The documentary, directed by Mick Molloy, Australia’s answer to Howard Stern, revels in the explosion of taboo that “Puppetry of the Penis” represents: There is a desensitizing amount of full-frontal male nudity on display as Morley and Friend fold their packages, origami-style, to resemble such disparate shapes as the Eiffel Tower, Nessie, and a pelican. Audiences tend to have a two-part reaction to each, the first a complex flinch rooted in shock and sympathetic pain, the second awe at how close the puppeteers have come to hitting their target. Molloy’s film is narrated with and thus bridged by excerpts from his morning program in which he ridicules the act’s trials and tribulations on the road; if there’s an antagonist in the piece, it starts out as censorship (decency laws, apparently governed by crapshoots, force the cancellation of performances and have an adverse effect on the size of the venues) and metamorphoses into the elephant in the room that is Morley and Friend’s ballooning bar tab.

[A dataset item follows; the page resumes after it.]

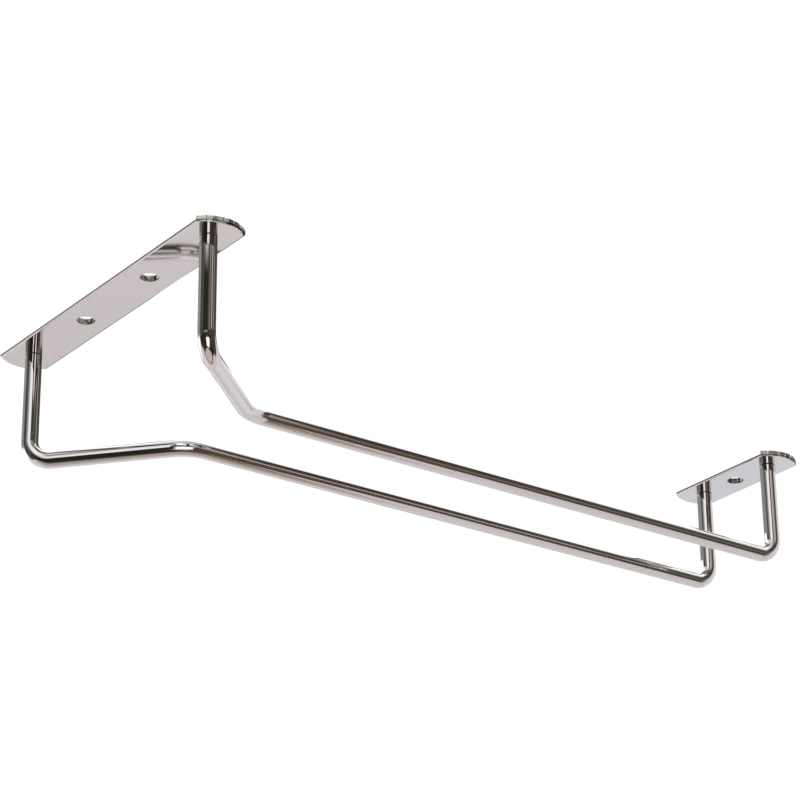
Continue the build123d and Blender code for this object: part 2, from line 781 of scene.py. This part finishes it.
@dataclass(frozen=True)
class StudioCard:
    """A card that the camera doesn't see, as in a product studio; it fades out towards its edges."""

    name: str
    tone: CardTone
    paint: CardPaint
    strength: float
    fades: tuple[float, float, float, float]  # shares of the sides: low and high across, low and high up
    squares: tuple[int, int] = (24, 16)  # across and up

    def place(self, across: float, up: float) -> Vector:
        """Where a point of the card is, from 0 to 1 over its width and its height."""
        raise NotImplementedError

    def build(self) -> bpy.types.Object:
        """Makes the card from a unit grid, whose own coordinates are kept for the fades.

        Returns:
            The card, hidden from the camera.
        """
        bm = bmesh.new()
        bmesh.ops.create_grid(bm, x_segments=self.squares[0], y_segments=self.squares[1], size=0.5)
        bmesh.ops.translate(bm, verts=bm.verts, vec=(0.5, 0.5, 0.0))
        shares = bm.loops.layers.uv.new(CARD_MAP)
        for face in bm.faces:
            for loop in face.loops:
                loop[shares].uv = loop.vert.co.xy
        for vert in bm.verts:
            vert.co = self.place(vert.co.x, vert.co.y)
        mesh = bpy.data.meshes.new(self.name)
        bm.to_mesh(mesh)
        bm.free()
        card = bpy.data.objects.new(self.name, mesh)
        bpy.context.scene.collection.objects.link(card)
        mesh.materials.append(self._material())
        card.visible_camera = False
        card.visible_shadow = False
        card.visible_diffuse = self.tone is CardTone.LIGHT
        return card

    def _material(self) -> bpy.types.Material:
        """The card's glow, clear where the card fades out.

        Returns:
            The finished material.
        """
        made = bpy.data.materials.new(self.name)
        bench = NodeBench(made)
        spot = bench.node("ShaderNodeSeparateXYZ", None, {
            0: bench.node("ShaderNodeUVMap", {"uv_map": CARD_MAP}).out(0)})
        mask: Shade | float = 1.0
        for axis, (low, high) in enumerate((self.fades[:2], self.fades[2:])):
            if low > 0:
                mask = mask * spot.value(axis).ramp(0.0, low)
            if high > 0:
                mask = mask * spot.value(axis).ramp(1.0, 1.0 - high)
        if self.tone is CardTone.INNER_LIGHT:
            mask = mask * bench.node("ShaderNodeNewGeometry").value("Backfacing")
        clear = bench.node("ShaderNodeBsdfTransparent").out(0)
        glow = bench.node("ShaderNodeEmission", None, {
            "Color": (*self.paint.value, 1.0), "Strength": self.strength}).out(0)
        mixed = bench.node("ShaderNodeMixShader", None, {0: mask, 1: clear, 2: glow}).out(0)
        bench.node("ShaderNodeOutputMaterial", None, {"Surface": mixed})
        return made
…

We collect this information through loose, all-access sketches–the upshot to documenting two professional flashers is that they aren’t shy subjects. The downside is that the work of Friend and Morley speaks for itself: the blue-collar pair may share a gift but it is not for introspection, leaving us, for the most part, to speculate pathologies. What makes a penis puppeteer? Tackle Happy hasn’t a clue, although I’m criticizing the film for the agenda it doesn’t have instead of back-patting the one it does have. So generous in showing flesh–and seizing every opportunity for a cringe-inducing close-up–that it surpasses fetish (there are even extended, semi-poetic sequences of naked sky- and scuba-diving), Tackle Happy is a fitfully amusing baptism-by-fire that aims to, however incidentally (it was made, after all, by a disc jockey), cleanse us of twentieth-century hang-ups.
THD DVD
Tackle Happy was released on DVD in North America by newcomers Critical Mass, though “Cocky Productions” (ho ho) produced the film. The fullscreen image looks straight out of a digital camcorder, clean and crisp. Video noise is a minor issue during dark interiors (some of the places that host “Puppetry of the Penis” are better lit than others) and night exteriors. The 2.0 stereo soundmix reflects the poor acoustics of many of the clubs, and unfortunately, there are no subtitles or closed-captioning options to assist us in this regard. (The Aussie accents besides are easily decipherable, at least.) Extras include a how-to section comprising five lessons (these and twenty-one more are available in a Puppetry of the Penis companion guide)–I still say don’t try this at home. A scene selection menu, separate from the standard one, called “Quick Flicks to Dick Tricks” (27 chapters in total), plus trailers for Tackle Happy and a companion piece profiling the worldwide tour of “Puppetry of the Penis” (Cock Stars), round out the disc.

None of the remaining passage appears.